Desinteresse an DFB-Elf

Zuspruch muss man sich verdienen

von Redaktion

VON KLAUS HEYDENREICH

Enthusiastische Fans können Extrakräfte freisetzen, das weiß jeder, der Sport treibt. Das trifft aufs Ü 50-Handballspiel in der Dorfturnhalle genauso zu wie auf die Partien der Fußball-Millionäre in Katar. Das Problem der DFB-Kicker bei der WM: Es sind weit und breit keine ekstatischen Anhänger in Sicht. In Katar nicht, und daheim schaut’s auch mau aus: Nicht mal zehn Millionen Zuschauer verfolgten das erste Spiel im TV. Die Gründe sind vielfältig, etliche haben die Spieler auch nicht zu verantworten. Keiner von ihnen hat die WM in die Wüste vergeben.

Umgehen müssen sie dennoch mit der unerfreulichen Situation, es hilft ja nichts – aber nach einer 1:2-Pleite gegen Japan auch die mangelnde Unterstützung aus der Heimat zu beklagen, ist sicher nicht der richtige Ansatz. „Ich weiß, dass immer viel gegen uns geschossen wird und nicht jeder hinter uns steht“, sagt zum Beispiel Kai Havertz, und aus der Mannschaft ist zu hören, dass er mit dieser Einschätzung nicht allein ist: „Wir wissen, dass aus Deutschland nicht der 100-prozentige Support gegeben ist.“ Das klingt fast schon flehentlich, aber was aufseiten der Fußballer manchmal vergessen wird: Diese Unterstützung müssen sie sich auch verdienen. Immer wieder aufs Neue, das gilt gerade für Profisportler, deren Marktwert sich eben nicht nur auf sportliche Leistung, sondern auch Beliebtheit gründet.

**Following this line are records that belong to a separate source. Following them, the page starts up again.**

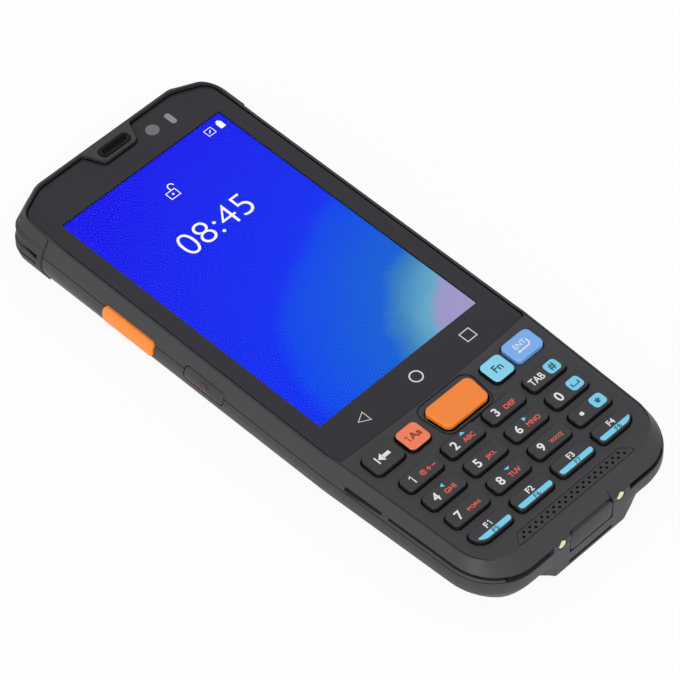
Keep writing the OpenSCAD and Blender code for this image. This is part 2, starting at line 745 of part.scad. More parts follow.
// Housing screws run from the back into the front housing
screw_r = 0.9;
head_r = 1.5;
head_t = 1;
head_z = 2.4;
head_slot = 0.22;
boss_r = 1.7;
rear_boss_r = 2.2;
screw_bite = 2.4;
screw_end = seam_z + screw_bite;
screw_spots = [
    [body_w / 2 - 9.55, top_y - 7.2],
    [body_w / 2 - 6.85, row_yy(3) + key_hole_h / 2 + flange_w + 0.75]
];
module at_screws() both_x() for (s = screw_spots) translate([s.x, s.y, 0]) children();
module housing_screws() color(metal) at_screws() {
    difference() {
        translate([0, 0, head_z - head_t]) cylinder(r = head_r, h = head_t, $fn = 32);
        for (a = [0, 90]) rotate(a) block(-1, 1, -head_slot, head_slot, 0, head_z - head_t / 2);
    }
    translate([0, 0, head_z - fit]) cylinder(r = screw_r, h = screw_end - head_z, $fn = 32);
}

// The scanner's window and engine
window_z = 6.6;
window_w = 23;
window_h = 7;
window_y = top_y - 2.05;
window_t = 1;
window_lip = 0.9;
engine_hw = 10.5;
engine_h = 6.8;
engine_y0 = top_y - 15.5;
engine_y1 = window_y - window_t - 0.3;
lens_r = 2.4;

// The main board lies on the battery bay, between the rails of the mid frame
main_hw = rail_x - rail_t - 1.25;
main_y1 = engine_y0 - 0.9;
module main_board() color(board_colour) difference() {
    block(-main_hw, main_hw, bay_y0 - bay_wall, main_y1, main_z, main_top);
    both_x() translate([screw_spots[1].x, screw_spots[1].y, 0])
        cylinder(r = rear_boss_r + 0.4, h = far, $fn = 32);
}
link_pad = [16, 3];
link_yy = key_y0 + 19.5;
module board_link() color([0.85, 0.82, 0.75])
    block(-link_pad.x / 2, link_pad.x / 2, link_yy - link_pad.y / 2, link_yy + link_pad.y / 2,
        main_top, membrane_top - membrane_t - board_t);
can_h = 1.4;
can_hw = main_hw - 6.8;
can_gap = 2;
can_l = 24;
module shield_cans() color(metal) {
    block(-can_hw, -can_gap, screen_y - can_l + can_gap, screen_y + can_gap, main_top, main_top + can_h);
    block(can_gap, can_hw, screen_y - can_l / 2, screen_y + can_l / 3, main_top, main_top + can_h);
}
card_w = 15;
card_l = 14;
card_t = 1.5;
module card_socket() color(metal) translate([can_gap + card_w / 2, bay_y1 + card_l - can_gap, 0])
    plate(card_w, card_l, 0.3, main_z - card_t, main_z);

motor_x = -17;
motor_y = tail_y + 13;
motor_r = 4;
motor_h = 3;
module vibration_motor() color(metal) translate([motor_x, motor_y, wall])
    cylinder(r = motor_r, h = motor_h, $fn = 48);

// ---- Scanner end and back ----

module scan_window() color([0.35, 0.02, 0.03]) translate([0, 0, window_z])
    end_plate(window_w, window_h, 1.6, window_y - window_t, window_y);
module scan_window_cut() translate([0, 0, window_z]) {
    end_plate(window_w + 2 * fit, window_h + 2 * fit, 1.7, window_y - 8, window_y);
    end_plate(window_w - 2 * window_lip, window_h - 2 * window_lip, 1.2, window_y - 2, top_y + 3);
}
module scan_engine() color([0.2, 0.2, 0.22]) difference() {
    block(-engine_hw, engine_hw, engine_y0, engine_y1, window_z - engine_h / 2, window_z + engine_h / 2);
    both_x() translate([engine_hw / 2, engine_y1 - 1.7, window_z]) rotate([-90, 0, 0])
        cylinder(r = lens_r, h = 5, $fn = 48);
}
// Two ribs under the scan engine
engine_rib_w = 2;
module engine_rests() both_x()
    block(engine_hw / 2, engine_hw / 2 + engine_rib_w, engine_y0 + 1, engine_y0 + 8, wall - fit,
        window_z - engine_h / 2 - fit);

lens = [-18.5, top_y - 18.25];
flash = [-18.5, top_y - 27.5];
window_r = 4;
flash_r = 1.8;
camera_block = 8.4;
module camera_window() color([0.05, 0.05, 0.06]) translate([lens.x, lens.y, 0.15])
    cylinder(r = window_r, h = 1, $fn = 48);
module rear_camera() color([0.2, 0.2, 0.2]) translate([lens.x, lens.y, 0]) {
    plate(camera_block, camera_block, 0.3, wall + fit, wall + fit + 4);
    translate([0, 0, 1.25]) cylinder(r = 2.8, h = 1, $fn = 48);
}
module flash_lens() color([0.95, 0.93, 0.8]) translate([flash.x, flash.y, 0.15])
    cylinder(r = flash_r, h = 1.2, $fn = 32);

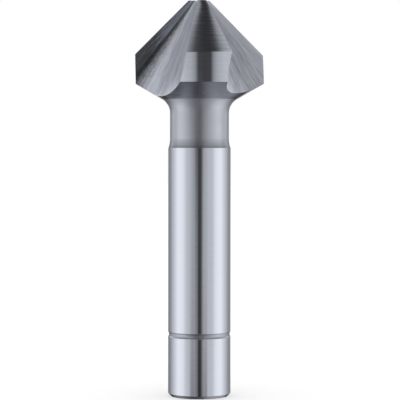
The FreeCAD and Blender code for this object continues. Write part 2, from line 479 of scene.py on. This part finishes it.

Havertz & Co. haben einen Beruf, der aufgrund seines Volkssportcharakters für pralle Konten bei den Athleten sorgt und für volle Kassen beim Verband. Daraus sollte man nun ausdrücklich keine Sozialneid-Debatte machen, aber in Zeiten von Inflation und Zukunftssorgen haben viele Gelegenheitsfans einfach keine Lust auf diese WM. Ganz zu schweigen von den Fußballpuristen, von denen sich der abgehobene Profizirkus entfremdet hat.

Auch die Nationalelf war immer verwöhnt vom Fan-Zuspruch – trotz zum Teil miserabler Vorstellungen. Nun muss sie um Unterstützung kämpfen, hat es dabei aber in der eigenen Hand: Denn bei aller „Negativität, die jetzt aufkommt“ (Havertz), trifft sie auf ein Publikum, das sich im Grunde leicht begeistern lässt. Kritik ist bei den meisten Fans schnell vergessen, wenn sie mutige und mitreißende Auftritte sehen – auf und neben dem Platz.